Die im Frühjahr dieses Jahres vom Bundesumweltministerium vorgelegten Entwürfe zur Änderung des Wasserhaushaltsgesetzes und zur Änderung der UVP-V Bergbau wurden vom Bundestag nicht zur Beratung angenommen. Vorschläge einiger Bundesländer im Bundesrat leider auch nicht. So haben wir derzeit eine ungenügende rechtliche Situation, denn die bestehenden Gesetze reichen unserer Ansicht nach nicht aus. Die bisher diskutierten gesetzlichen Änderungen würden zwar zunächst die Trinkwasserversorgung in den Wasserschutzgebieten schützen und durch Umweltverträglichkeitsprüfungen für die Bevölkerung in einem geregelten Verfahren Beteiligungsmöglichkeiten eröffnen, in denen Umwelt- und Naturschutz berücksichtigt werden. Aber der auch in der Risikostudie bemängelte unzureichende Forschungsstand wäre damit nicht beseitigt.

Wasserressourcen schonen für Generationen

Deutschland ist ein dicht besiedeltes Land. Unsere überwiegend qualitativ guten und mengenmäßig reichlich vorhandenen Wasserressourcen dürfen nicht für einen kurzfristigen Erdgasboom gefährdet werden. Wir brauchen sauberes Wasser zum Leben, für die Hygiene, für die Landwirtschaft etc.

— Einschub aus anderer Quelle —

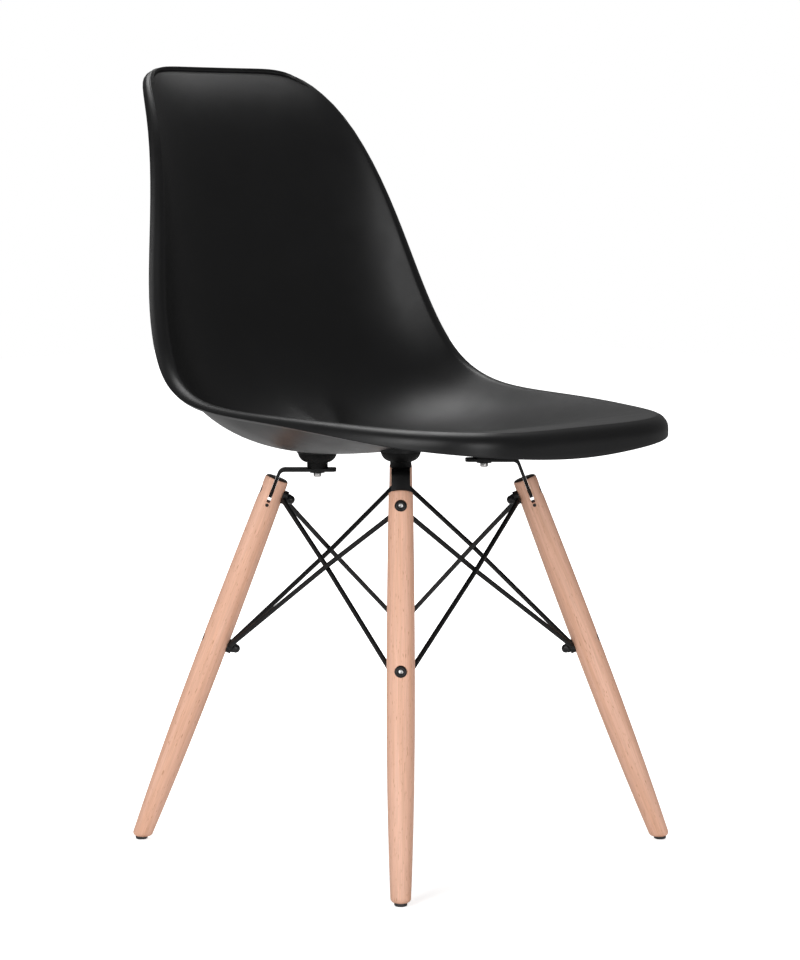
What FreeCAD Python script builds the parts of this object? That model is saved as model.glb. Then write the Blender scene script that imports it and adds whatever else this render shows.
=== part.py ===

Das Gas ist schnell verbraucht, mit Schadstoffen belastetes Grundwasser braucht aber Generationen, um sich zu regenerieren, und die Folgen einer evtl. erforderlichen Grundwassersanierung trägt in jedem Falle wieder die Allgemeinheit, während die Gewinne aus dem Gasgeschäft bei den privaten Investoren verbleiben würden.

 


*Formationswasser, ist Wasser innerhalb einer Gesteinseinheit unabhängig der Herkunft des Fluides. Diese Wässer können meteorischen Ursprungs, d.h. infiltriertes Oberflächenwasser (z.B. Regen, Meerwasser), oder bei der Entstehung der Gesteinsformation eingeschlossenes Porenwasser sein. Viele Formationswässer im tiefen Untergrund sind hochsalinar (sog. Solen mit >100 g/L vollständig gelöster Feststoffe) in denen erhebliche Mengen Schwermetalle gelöst sein können.



Die Allianz der öffentlichen Wasserwirtschaft e.V. (AöW)
Die AöW ist die Interessenvertretung der öffentlichen Wasserwirtschaft in Deutschland. Zweck des Vereins ist die Förderung der öffentlichen Wasserwirtschaft durch die Bündelung der Interessen und Kompetenzen der kommunalen und verbandlichen Wasserwirtschaft.

AöW-Mitglieder sind Einrichtungen und Unternehmen der Wasserversorgung und Abwasserentsorgung die ihre Leistungen selbst oder durch verselbstständigte Einrichtungen erbringen und vollständig in öffentlicher Hand sind. Ebenso sind Wasser- und Bodenverbände sowie wasserwirtschaftliche Zweckverbände und deren Zusammenschlüsse in der AöW organisiert. Außerdem sind Personen, die den Zweck und die Ziele der AöW unterstützen, Mitglied.